I've been bothered by the intermittent charging spikes. So today, I turned on 'Cabin heat protection' and got this:









I'm beginning to wonder if cabin overheat protection uses a lot less power than leaving the car with it off.

Local weather:









Bob Wilson


----------



## JWardell (May 9, 2016)

Honestly your spikes never made sense to me, so perhaps the overheat protection kicking in does explain it. 
I leave mine on fan only and then there is no big power usage to worry about.
Still, cabin overheat protection does not wake up and turn on until the cabin temp reaches 120F


----------



## bwilson4web (Mar 4, 2019)

JWardell said:


> Honestly your spikes never made sense to me, so perhaps the overheat protection kicking in does explain it.
> I leave mine on fan only and then there is no big power usage to worry about.
> Still, cabin overheat protection does not wake up and turn on until the cabin temp reaches 120F


I also don't understand the spikes but between "ScanMyTesla" and "tesLAX" I hope to figure it out.
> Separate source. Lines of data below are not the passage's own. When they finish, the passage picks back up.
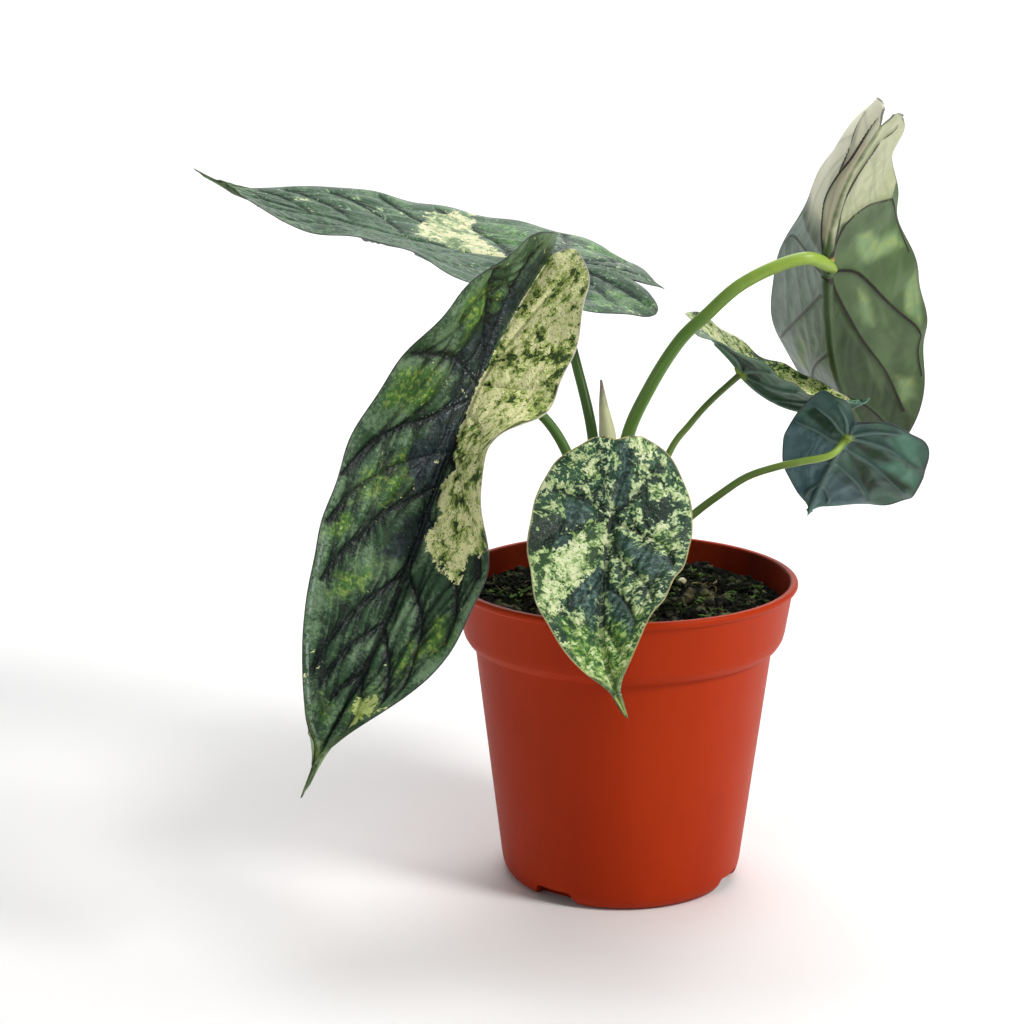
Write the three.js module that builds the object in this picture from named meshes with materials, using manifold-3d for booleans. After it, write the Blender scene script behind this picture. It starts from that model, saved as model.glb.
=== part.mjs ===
// Potted dragon scale mint alocasia: six leaves on their stems, standing in peat in a plastic nursery pot.
// Millimetres, +Z up. The origin is the centre of the pot's flat underside, and the front is towards -Y.
import * as THREE from 'three';
import { mergeVertices } from 'three/addons/utils/BufferGeometryUtils.js';
import Module from 'manifold-3d';

// Pot: a 12 cm nursery pot, as turned about Z
const POT_HEIGHT = 107.4;
const LIP_RADIUS = 60;
const LIP_INNER_RADIUS = 57.3;
const BAND_BOTTOM = 85;
const STEP_RADIUS = 53.8;
const WALL_TOP_RADIUS = 51.7;
const WALL_LOW_RADIUS = 42.2;
const BASE_RADIUS = 38;
const WALL_THICKNESS = 1.6;
const FLOOR_THICKNESS = 2.4;
const BEAD_HEIGHT = 2.8;
const NOTCH_ANGLES = [236.5, 335.5, 62.5, 149.5];
const NOTCH_WIDTH = 20;
const NOTCH_TOP_WIDTH = 13;
const NOTCH_HEIGHT = 5.2;
const NOTCH_INNER_RADIUS = 34;
const POT_SIDES = 60;

// Soil and the stump in its plain hole
const GAP = 0.3;
const SOIL_TOP = 98.5;
const SOIL_SIDES = 48;
const SOIL_RINGS = 8;
const STUMP_X = -4;
const STUMP_RADIUS = 10;
const STUMP_BOTTOM = 80;
const STUMP_TOP = 102;

// Leaf blades
const BLADE_THICKNESS = 0.7;
const MIDRIB_THICKNESS = 1.7;
const VEIN_SWEEP = 0.07;
const LOBE_SHARE = 0.42;
const LATERAL_END = 0.84;
const ACROSS = [0, 0.07, 0.25, 0.5, 0.75, 0.93, 1];

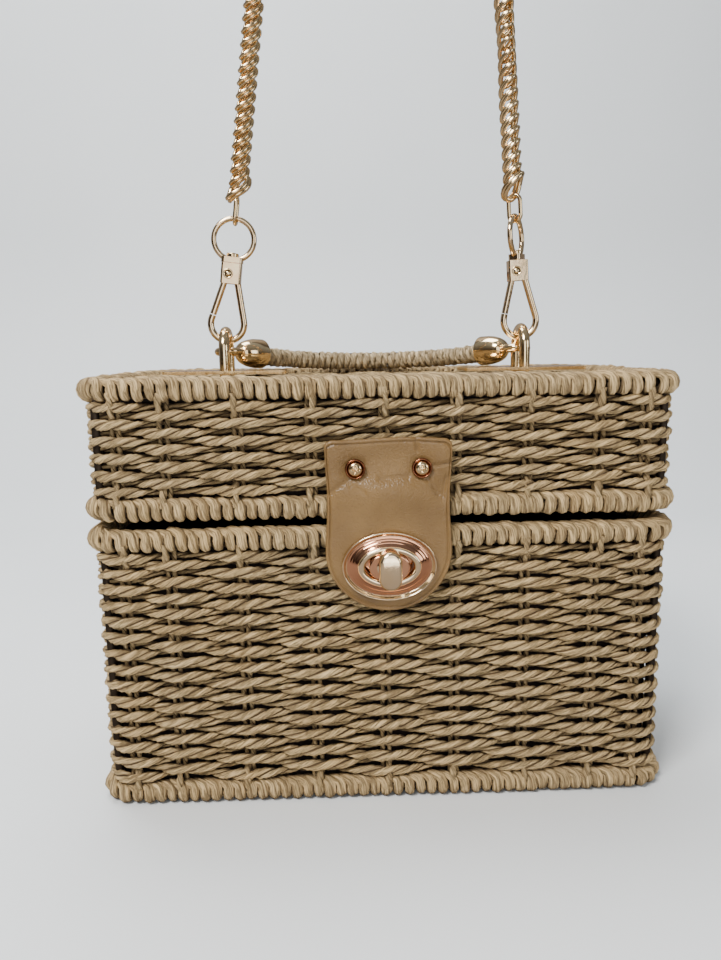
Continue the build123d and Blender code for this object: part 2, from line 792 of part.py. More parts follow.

I'll share more data over time. I've not used "fan only", yet. Spot checks show the internal temperature is staying closer to 100-110 F in our Alabama sunny summer.

Bob Wilson


----------



## orekart (Nov 15, 2018)

JWardell said:


> Honestly your spikes never made sense to me, so perhaps the overheat protection kicking in does explain it.
> I leave mine on fan only and then there is no big power usage to worry about.
> Still, cabin overheat protection does not wake up and turn on until the cabin temp reaches 120F


Cabin overheat protection times out after 12 hours.
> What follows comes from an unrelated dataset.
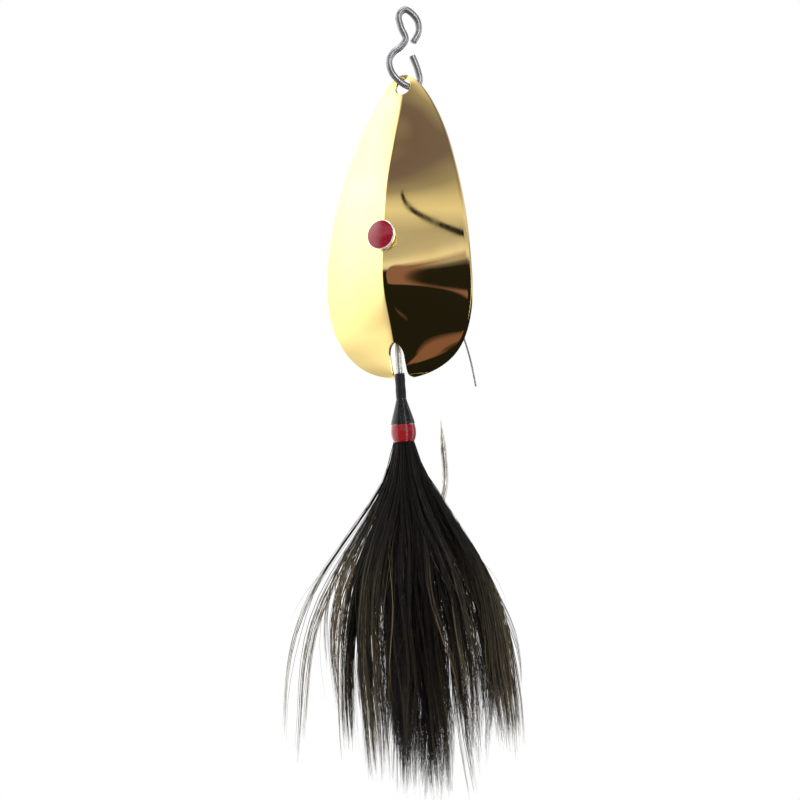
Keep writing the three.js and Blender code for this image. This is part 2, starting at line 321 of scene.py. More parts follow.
def metal(name, low, high, roughness, scale=400, stretch=(1, 1, 1), bump_height=0.0000025, bump_strength=0.15,
          bare=1.0):
    """A metal whose colour and roughness wander between two values; a dull plating is less than bare."""
    material, nodes, links, shader = new_finish(name)
    shader.inputs["Metallic"].default_value = bare
    broad = noise(nodes, links, scale, 4, stretch)
    links.new(ramp(nodes, links, broad, [(0.3, (*low, 1)), (0.7, (*high, 1))]), shader.inputs["Base Color"])
    fine = noise(nodes, links, scale * 5, 3, stretch)
    links.new(ramp(nodes, links, fine, [(0.35, grey(roughness[0])), (0.65, grey(roughness[1]))]),
              shader.inputs["Roughness"])
    bump(nodes, links, shader, fine, bump_strength, bump_height)
    return material


# %% Finishes
link_steel = metal("link_steel", (0.22, 0.22, 0.23), (0.32, 0.32, 0.33), (0.26, 0.38), 500, bare=0.8)
gold_plate = metal("gold_plate", (0.96, 0.72, 0.27), (1.0, 0.79, 0.33), (0.015, 0.04), 60, (1, 1, 0.5),
                   0.000004, 0.08)
nickel = metal("nickel", (0.74, 0.72, 0.68), (0.90, 0.88, 0.84), (0.22, 0.36), 900, bare=0.45)
tinned_steel = metal("tinned_steel", (0.34, 0.33, 0.30), (0.52, 0.51, 0.47), (0.20, 0.36), 800, bare=0.72)
spring_steel = metal("spring_steel", (0.26, 0.26, 0.25), (0.40, 0.40, 0.38), (0.22, 0.36), 1500, bare=0.6)


def coated(name, low, high, roughness, coat, scale=1500):
    """A dyed thread or paint under a clear coat."""
    material, nodes, links, shader = new_finish(name)
    broad = noise(nodes, links, scale, 4)
    links.new(ramp(nodes, links, broad, [(0.3, (*low, 1)), (0.7, (*high, 1))]), shader.inputs["Base Color"])
    fine = noise(nodes, links, scale * 2.5, 3)
    links.new(ramp(nodes, links, fine, [(0.3, grey(roughness - 0.06)), (0.7, grey(roughness + 0.08))]),
              shader.inputs["Roughness"])
    shader.inputs["Coat Weight"].default_value = coat
    shader.inputs["Coat Roughness"].default_value = 0.08
    bump(nodes, links, shader, fine, 0.25, 0.00003)
    return material


red_enamel = coated("red_enamel", (0.13, 0.001, 0.007), (0.21, 0.002, 0.013), 0.22, 0.5, 500)
black_thread = coated("black_thread", (0.004, 0.004, 0.005), (0.011, 0.011, 0.012), 0.45, 0.1)
black_lacquer = coated("black_lacquer", (0.002, 0.002, 0.003), (0.007, 0.007, 0.008), 0.3, 0.5, 900)
red_thread = coated("red_thread", (0.17, 0.001, 0.004), (0.31, 0.003, 0.008), 0.25, 0.9, 1200)
print("finishes:", len(bpy.data.materials))

# %% [markdown]
# The link is one steel wire bent into two loops, with both cut ends on the same side. It is drawn in its
# own plane, as [along, up] bends, and then turned to the angle that the two loops hang at.

# %% Link
link_radius = 0.82
link_turn = math.radians(50)
link_bends = [
    (2.65, -6.2), (3.95, -3.2), (3.4, -0.1), (0.4, 1.95), (-1.35, 0.2), (-0.75, -2.8), (0.55, -5.7),
    (-0.7, -8.0), (-2.6, -9.8), (-3.7, -12.2), (-2.8, -15.2), (0.0, -17.5), (2.6, -18.0),
    (4.4, -16.4), (3.9, -13.4), (2.4, -9.9),
]
link_path = sweep([(a * math.cos(link_turn), a * math.sin(link_turn), z) for a, z in link_bends], 260)
line_link = wire("line_link_wire", link_path, link_radius, sides=8)
apply_modifier(line_link, "BEVEL", width=0.12 * MM, segments=2, limit_method="ANGLE", angle_limit=0.9)
smooth(line_link, 40)
finish_piece(line_link, "line_link_wire", "link", link_steel, ["line_link"])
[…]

Is it 120F or timed out? I have cabin overheat protection enabled and often find the cabin at 140F and higher. It times out too soon to be a useful feature.


----------



## JWardell (May 9, 2016)

orekart said:


> Cabin overheat protection times out after 12 hours.
> 
> Is it 120F or timed out? I have cabin overheat protection enabled and often find the cabin at 140F and higher. It times out too soon to be a useful feature.


Are you stuck in the office that long? It doesn't get that hot at night... The car is sitting at most 9 hours at work, 4 with a lunch break.
It's really a waste of energy until ~30 min before you are getting in the car. Preconditioning is the better practice.


----------